Dans la pratique de Médecins Sans Frontières, qui depuis bientôt quatre décennies intervient dans des situations de conflits armés, on peine à trouver le souvenir d'une telle hécatombe de civils en si peu de temps. Que ce soit à Mogadiscio en Somalie, au Kivu dans l'Est du Congo, au Sri-Lanka et même au Darfour, aucune de ces guerres n'a donné lieu à des opérations provoquant tant de morts par violences directes, en un si court laps de temps. Il nous faut remonter au pilonnage de Grozny, capitale de la Tchétchénie, par l'armée russe en décembre 1999 pour retrouver des taux de mortalité du même ordre sur une aussi courte période: au moins 260 morts à Grozny en cinq jours, entre le 2 et le 7 décembre 1999.

En recevant le prix Nobel de la paix, à Oslo, le 10 décembre 1999, nous avions lancé un appel à Boris Eltsine pour qu'il nous autorise l'accès aux blessés et surtout qu'il fasse cesser ces bombardements non discriminés. En vain. Les appels des Nations unies et du CICR n'ont pas eu plus d'effets à Gaza. Il ne s'agit pas ici de dresser un palmarès de l'horreur mais de dire que l'attaque israélienne sur la bande de Gaza est menée avec autant de cynisme et d'irrespect pour les civils que les guerres auxquelles les équipes de MSF ont été confrontées ces dernières années.

Ajoutons que le bilan est aggravé par le fait que ces violences s'abattent sur une population totalement captive, qui ne peut pas fuir pour se mettre à l'abri. L'équipe de MSF travaille au côté des équipes palestiniennes épuisées, dans des hôpitaux débordés. Mais de nombreux blessés ne sont pas pris en charge, faute pour eux de pouvoir rejoindre les hôpitaux, ou d'être rejoints par des soignants, en raison des tirs et des bombardements qui n'épargnent ni les ambulances, ni les hôpitaux, ni les blessés et le personnel médical qui tentent de se déplacer.

La trêve quotidienne de trois heures instaurée le 7 janvier, qui ne s'applique qu'à la ville-même de Gaza, a été totalement insuffisante pour permettre d'organiser l'évacuation et les premiers soins de tous les blessés. En effet, à la périphérie, les bombardements se sont poursuivi de façon incessante ne laissant aucune chance aux blessés de ces zones de pouvoir être secourus. Aujourd'hui, cette fameuse trêve devait se dérouler de 12h00 à 15h00. Au même moment, les combats faisaient rage dans la ville même de Gaza et l'un des hôpitaux de Gaza, l'hôpital Al Qods, était bombardé !

Dans ce contexte, il est urgent et impératif que les autorités israéliennes mettent un terme à cette offensive ou transforment radicalement leurs méthodes de combat pour qu'il soit enfin possible d'aller chercher tous les blessés, de les prendre en charge et de les évacuer afin de les soigner à l'abri des bombardements.

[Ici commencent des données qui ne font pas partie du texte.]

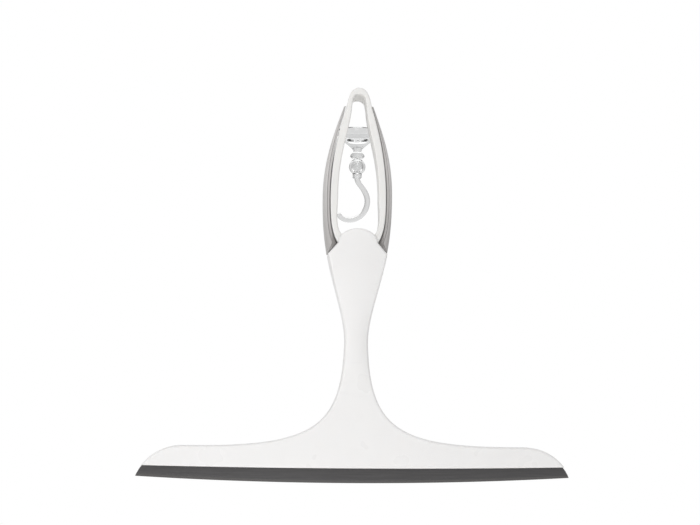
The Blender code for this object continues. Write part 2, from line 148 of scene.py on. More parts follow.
def thicken(bm, faces, depth):
    """Draws faces back along Y into a solid."""
    drawn = bmesh.ops.extrude_face_region(bm, geom=faces)["geom"]
    moved = [v for v in drawn if isinstance(v, bmesh.types.BMVert)]
    bmesh.ops.translate(bm, verts=moved, vec=(0.0, depth * MM, 0.0))
    bmesh.ops.recalc_face_normals(bm, faces=bm.faces)


def round_rims(bm, radius, segments):
    """Rounds every edge where a front or back face meets a side wall."""
    rims = []
    for edge in bm.edges:
        flat = sorted(abs(f.normal.y) for f in edge.link_faces)
        if len(flat) == 2 and flat[0] < 0.5 < 0.9 < flat[1]:
            rims.append(edge)
    bmesh.ops.bevel(
        bm,
        geom=rims,
        offset=radius * MM,
        offset_type="OFFSET",
        segments=segments,
        profile=0.5,
        affect="EDGES",
        material=-1,
    )


def sweep(bm, sections, closed_start=True):
    """Draws a face through a row of matching sections; the last one is the end cap."""
    face = bm.faces.new([bm.verts.new(p) for p in sections[0]])
    for section in sections[1:]:
        face = bmesh.ops.extrude_discrete_faces(bm, faces=[face])["faces"][0]
        for vert, point in zip(face.verts, section):
            vert.co = point
    if closed_start:
        bmesh.ops.holes_fill(bm, edges=bm.edges)


def turning(profile, axis, steps):
    """Spins a half profile of (radius, height) points about an upright axis at (x, y)."""
    bm = bmesh.new()
    verts = [bm.verts.new(place(axis[0] + r, axis[1], h)) for r, h in profile]
    edges = [bm.edges.new(pair) for pair in zip(verts, verts[1:])]
    bmesh.ops.spin(
        bm,
        geom=verts + edges,
        cent=place(axis[0], axis[1], 0.0),
        axis=(0.0, 0.0, 1.0),
        angle=2 * math.pi,
        steps=steps,
        use_merge=True,
    )
    bmesh.ops.remove_doubles(bm, verts=bm.verts, dist=1e-6)
    return bm


# %% [markdown]
# ## From a bmesh to a finished piece
#
# A piece becomes an object, takes its material, rides on the body it is given and hides the plain part it
# stands for. Cuts such as the blade's channel are Boolean modifiers while the piece is made, and are then
# fixed into the mesh, so that what is left is one clean closed skin. The weighted normals keep wide flat
# faces flat right up to their rounded rims.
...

Au delà des blessés, c'est la population de Gaza toute entière qui doit pouvoir se mettre à l'abri et trouver les moyens de survie et de protection auxquels elle n'a plus accès aujourd'hui.

A ce jour, ces conditions minimales, prévues par les Conventions de Genève, ne sont toujours pas remplies.

Force est de constater que, contrairement à ce qu'affirme le gouvernement israélien, la façon dont la guerre est menée aujourd'hui à Gaza ne respecte pas les règles du droit international humanitaire applicables à un conflit armé. Laisser croire le contraire reviendrait à conforter la violence par le mensonge.


Docteur Marie-Pierre Allié, Présidente de la section française de Médecins Sans Frontières.